Problem statement: Return only the lines between the line holding "imported = [obj" and the line holding "for node in", the two boundary lines included, exactly as they appear.

====== Data provided ======

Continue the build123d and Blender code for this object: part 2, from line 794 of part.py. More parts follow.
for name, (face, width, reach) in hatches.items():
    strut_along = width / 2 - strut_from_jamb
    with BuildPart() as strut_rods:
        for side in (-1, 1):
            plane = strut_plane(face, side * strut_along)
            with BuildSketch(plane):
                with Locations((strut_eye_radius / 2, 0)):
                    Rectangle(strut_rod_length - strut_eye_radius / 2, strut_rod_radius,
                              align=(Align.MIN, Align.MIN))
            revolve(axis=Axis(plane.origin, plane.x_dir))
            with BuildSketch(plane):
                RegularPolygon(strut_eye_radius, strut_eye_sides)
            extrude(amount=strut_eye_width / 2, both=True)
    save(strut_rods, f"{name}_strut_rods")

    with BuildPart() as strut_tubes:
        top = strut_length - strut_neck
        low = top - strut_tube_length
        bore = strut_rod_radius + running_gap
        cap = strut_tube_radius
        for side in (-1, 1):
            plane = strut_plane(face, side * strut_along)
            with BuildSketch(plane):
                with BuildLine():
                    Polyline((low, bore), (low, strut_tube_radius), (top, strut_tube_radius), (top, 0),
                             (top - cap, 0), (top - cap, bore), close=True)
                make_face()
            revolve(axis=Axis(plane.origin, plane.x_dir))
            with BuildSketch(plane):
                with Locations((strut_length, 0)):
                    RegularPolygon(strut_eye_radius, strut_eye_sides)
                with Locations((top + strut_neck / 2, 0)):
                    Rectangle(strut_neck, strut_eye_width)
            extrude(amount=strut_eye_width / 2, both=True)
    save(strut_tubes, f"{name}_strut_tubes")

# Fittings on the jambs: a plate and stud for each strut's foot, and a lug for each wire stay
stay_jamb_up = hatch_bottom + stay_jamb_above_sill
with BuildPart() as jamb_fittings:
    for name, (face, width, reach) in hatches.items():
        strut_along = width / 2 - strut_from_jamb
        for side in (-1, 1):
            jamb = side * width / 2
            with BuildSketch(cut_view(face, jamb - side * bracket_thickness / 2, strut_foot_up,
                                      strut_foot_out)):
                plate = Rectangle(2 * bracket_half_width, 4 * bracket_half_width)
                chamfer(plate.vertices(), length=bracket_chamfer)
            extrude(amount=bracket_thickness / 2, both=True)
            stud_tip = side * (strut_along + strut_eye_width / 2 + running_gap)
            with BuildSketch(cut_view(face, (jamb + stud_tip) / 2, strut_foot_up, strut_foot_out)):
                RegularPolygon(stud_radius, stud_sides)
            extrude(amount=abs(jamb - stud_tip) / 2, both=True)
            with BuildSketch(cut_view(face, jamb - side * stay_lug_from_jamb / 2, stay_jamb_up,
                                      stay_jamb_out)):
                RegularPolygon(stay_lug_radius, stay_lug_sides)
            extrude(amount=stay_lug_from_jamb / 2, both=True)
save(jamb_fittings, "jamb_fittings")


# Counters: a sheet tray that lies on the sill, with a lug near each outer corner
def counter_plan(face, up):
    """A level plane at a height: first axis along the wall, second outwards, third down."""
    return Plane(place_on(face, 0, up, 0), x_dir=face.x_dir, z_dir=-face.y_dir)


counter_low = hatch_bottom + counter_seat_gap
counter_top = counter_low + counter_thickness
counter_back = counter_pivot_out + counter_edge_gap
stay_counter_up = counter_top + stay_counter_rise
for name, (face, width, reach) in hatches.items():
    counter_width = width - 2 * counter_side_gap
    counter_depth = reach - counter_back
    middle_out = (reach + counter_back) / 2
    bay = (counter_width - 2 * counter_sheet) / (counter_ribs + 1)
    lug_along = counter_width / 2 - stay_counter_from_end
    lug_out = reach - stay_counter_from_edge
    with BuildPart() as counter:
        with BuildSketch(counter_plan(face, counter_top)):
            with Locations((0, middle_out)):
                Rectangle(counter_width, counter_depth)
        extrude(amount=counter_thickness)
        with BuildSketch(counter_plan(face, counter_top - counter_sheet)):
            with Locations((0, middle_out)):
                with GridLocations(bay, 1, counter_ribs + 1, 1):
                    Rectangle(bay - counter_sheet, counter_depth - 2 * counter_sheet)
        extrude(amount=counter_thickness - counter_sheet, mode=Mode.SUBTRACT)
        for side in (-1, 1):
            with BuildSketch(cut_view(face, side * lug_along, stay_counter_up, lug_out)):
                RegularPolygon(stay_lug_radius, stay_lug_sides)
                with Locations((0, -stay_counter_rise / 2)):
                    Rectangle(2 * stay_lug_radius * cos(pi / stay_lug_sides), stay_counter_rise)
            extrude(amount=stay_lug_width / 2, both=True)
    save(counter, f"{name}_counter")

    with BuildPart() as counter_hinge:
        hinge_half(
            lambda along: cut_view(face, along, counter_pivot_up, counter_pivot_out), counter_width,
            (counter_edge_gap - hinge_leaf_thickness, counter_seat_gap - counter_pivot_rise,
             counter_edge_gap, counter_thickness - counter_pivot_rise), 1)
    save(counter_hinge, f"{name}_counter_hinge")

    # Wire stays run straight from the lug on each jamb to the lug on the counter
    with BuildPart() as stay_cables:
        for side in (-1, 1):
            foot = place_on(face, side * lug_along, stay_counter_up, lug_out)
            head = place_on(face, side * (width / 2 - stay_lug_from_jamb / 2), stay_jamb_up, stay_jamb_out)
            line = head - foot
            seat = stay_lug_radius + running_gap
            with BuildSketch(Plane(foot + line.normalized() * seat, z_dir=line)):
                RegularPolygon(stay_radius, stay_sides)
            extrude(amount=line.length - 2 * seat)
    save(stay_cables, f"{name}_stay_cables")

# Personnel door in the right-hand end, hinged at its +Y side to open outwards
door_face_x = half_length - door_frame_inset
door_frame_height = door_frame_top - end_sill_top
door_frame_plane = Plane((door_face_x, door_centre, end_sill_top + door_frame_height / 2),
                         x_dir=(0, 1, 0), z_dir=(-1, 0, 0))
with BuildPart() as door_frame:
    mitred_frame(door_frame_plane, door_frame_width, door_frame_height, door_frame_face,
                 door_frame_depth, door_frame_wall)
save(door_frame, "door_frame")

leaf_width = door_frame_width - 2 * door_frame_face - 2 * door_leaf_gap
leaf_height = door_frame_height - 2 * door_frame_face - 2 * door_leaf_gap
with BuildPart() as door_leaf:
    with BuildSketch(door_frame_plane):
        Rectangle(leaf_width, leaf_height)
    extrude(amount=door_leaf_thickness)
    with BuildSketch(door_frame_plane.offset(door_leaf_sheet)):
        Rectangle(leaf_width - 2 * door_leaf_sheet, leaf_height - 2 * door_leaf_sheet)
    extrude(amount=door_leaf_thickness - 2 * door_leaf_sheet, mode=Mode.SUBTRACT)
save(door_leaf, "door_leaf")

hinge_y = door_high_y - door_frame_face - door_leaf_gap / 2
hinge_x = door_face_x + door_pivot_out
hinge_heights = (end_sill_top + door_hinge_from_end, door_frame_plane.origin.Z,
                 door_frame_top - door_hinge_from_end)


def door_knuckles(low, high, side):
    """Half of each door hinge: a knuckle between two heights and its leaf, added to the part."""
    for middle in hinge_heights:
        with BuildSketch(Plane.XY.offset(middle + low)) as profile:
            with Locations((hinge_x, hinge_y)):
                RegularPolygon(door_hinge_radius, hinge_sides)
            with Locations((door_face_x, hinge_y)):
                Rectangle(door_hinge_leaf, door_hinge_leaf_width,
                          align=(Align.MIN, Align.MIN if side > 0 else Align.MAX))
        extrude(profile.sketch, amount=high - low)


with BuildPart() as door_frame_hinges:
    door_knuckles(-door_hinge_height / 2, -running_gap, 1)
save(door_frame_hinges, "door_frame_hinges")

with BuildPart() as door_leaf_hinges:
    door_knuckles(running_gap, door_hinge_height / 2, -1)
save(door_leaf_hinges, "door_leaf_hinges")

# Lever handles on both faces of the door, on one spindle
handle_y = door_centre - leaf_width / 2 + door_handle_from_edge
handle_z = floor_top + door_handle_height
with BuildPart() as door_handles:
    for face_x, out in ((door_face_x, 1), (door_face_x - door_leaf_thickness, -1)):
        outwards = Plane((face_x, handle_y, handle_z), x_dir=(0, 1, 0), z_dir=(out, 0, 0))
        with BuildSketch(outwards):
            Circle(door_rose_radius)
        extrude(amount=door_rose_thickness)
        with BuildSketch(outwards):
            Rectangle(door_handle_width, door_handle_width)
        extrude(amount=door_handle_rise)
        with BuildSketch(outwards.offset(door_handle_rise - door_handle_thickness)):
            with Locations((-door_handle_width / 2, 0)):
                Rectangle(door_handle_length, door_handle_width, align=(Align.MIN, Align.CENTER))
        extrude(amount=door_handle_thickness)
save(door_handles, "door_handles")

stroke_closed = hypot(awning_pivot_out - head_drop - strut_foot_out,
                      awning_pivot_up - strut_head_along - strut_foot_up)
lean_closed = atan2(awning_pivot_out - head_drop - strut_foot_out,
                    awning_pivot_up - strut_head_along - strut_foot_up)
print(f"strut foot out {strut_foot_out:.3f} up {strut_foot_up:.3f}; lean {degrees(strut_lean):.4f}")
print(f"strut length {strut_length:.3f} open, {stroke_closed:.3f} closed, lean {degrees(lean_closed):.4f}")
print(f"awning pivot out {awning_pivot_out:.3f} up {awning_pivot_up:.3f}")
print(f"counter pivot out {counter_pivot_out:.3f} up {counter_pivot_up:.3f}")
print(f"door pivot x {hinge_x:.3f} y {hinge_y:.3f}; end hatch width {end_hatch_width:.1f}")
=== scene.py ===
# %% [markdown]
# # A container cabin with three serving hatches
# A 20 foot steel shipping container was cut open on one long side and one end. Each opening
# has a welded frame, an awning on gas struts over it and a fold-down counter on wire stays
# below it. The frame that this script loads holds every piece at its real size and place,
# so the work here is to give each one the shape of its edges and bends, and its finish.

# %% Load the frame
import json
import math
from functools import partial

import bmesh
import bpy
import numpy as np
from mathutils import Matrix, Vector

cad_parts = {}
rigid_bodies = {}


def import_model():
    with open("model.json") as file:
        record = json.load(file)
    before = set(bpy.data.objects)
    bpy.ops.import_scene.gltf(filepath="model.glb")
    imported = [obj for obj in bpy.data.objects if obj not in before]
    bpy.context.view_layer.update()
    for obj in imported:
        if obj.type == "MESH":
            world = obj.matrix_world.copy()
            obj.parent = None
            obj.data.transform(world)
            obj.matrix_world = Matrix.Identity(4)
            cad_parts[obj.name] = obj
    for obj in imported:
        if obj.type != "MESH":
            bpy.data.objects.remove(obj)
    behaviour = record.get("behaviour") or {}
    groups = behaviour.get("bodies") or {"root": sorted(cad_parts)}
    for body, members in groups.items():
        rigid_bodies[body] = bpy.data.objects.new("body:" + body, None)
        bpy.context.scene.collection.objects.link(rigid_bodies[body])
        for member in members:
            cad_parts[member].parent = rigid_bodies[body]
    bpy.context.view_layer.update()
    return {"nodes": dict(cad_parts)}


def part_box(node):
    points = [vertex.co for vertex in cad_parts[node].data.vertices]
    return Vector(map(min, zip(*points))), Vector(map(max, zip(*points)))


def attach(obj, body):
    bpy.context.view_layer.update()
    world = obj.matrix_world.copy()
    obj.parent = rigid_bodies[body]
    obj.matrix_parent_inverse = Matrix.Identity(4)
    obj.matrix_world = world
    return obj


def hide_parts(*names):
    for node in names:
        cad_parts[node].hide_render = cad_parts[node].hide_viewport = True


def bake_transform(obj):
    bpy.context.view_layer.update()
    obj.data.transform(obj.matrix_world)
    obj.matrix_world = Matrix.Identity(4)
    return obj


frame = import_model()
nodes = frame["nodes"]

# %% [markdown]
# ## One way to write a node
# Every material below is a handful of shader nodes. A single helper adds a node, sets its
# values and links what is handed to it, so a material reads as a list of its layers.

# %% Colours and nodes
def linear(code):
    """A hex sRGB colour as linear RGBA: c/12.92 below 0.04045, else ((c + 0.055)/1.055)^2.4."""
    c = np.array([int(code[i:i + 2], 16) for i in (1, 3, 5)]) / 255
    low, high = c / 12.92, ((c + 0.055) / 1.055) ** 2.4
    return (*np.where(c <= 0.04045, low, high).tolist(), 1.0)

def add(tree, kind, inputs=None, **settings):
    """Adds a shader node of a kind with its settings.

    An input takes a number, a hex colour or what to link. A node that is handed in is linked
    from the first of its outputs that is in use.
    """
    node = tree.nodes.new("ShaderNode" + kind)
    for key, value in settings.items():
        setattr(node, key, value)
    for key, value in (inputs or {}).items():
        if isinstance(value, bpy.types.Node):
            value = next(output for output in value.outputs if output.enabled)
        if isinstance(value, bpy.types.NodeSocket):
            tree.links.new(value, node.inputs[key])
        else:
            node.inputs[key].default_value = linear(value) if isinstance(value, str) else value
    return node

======

Final result:
    imported = [obj for obj in bpy.data.objects if obj not in before]
    bpy.context.view_layer.update()
    for obj in imported:
        if obj.type == "MESH":
            world = obj.matrix_world.copy()
            obj.parent = None
            obj.data.transform(world)
            obj.matrix_world = Matrix.Identity(4)
            cad_parts[obj.name] = obj
    for obj in imported:
        if obj.type != "MESH":
            bpy.data.objects.remove(obj)
    behaviour = record.get("behaviour") or {}
    groups = behaviour.get("bodies") or {"root": sorted(cad_parts)}
    for body, members in groups.items():
        rigid_bodies[body] = bpy.data.objects.new("body:" + body, None)
        bpy.context.scene.collection.objects.link(rigid_bodies[body])
        for member in members:
            cad_parts[member].parent = rigid_bodies[body]
    bpy.context.view_layer.update()
    return {"nodes": dict(cad_parts)}


def part_box(node):
    points = [vertex.co for vertex in cad_parts[node].data.vertices]
    return Vector(map(min, zip(*points))), Vector(map(max, zip(*points)))


def attach(obj, body):
    bpy.context.view_layer.update()
    world = obj.matrix_world.copy()
    obj.parent = rigid_bodies[body]
    obj.matrix_parent_inverse = Matrix.Identity(4)
    obj.matrix_world = world
    return obj


def hide_parts(*names):
    for node in names:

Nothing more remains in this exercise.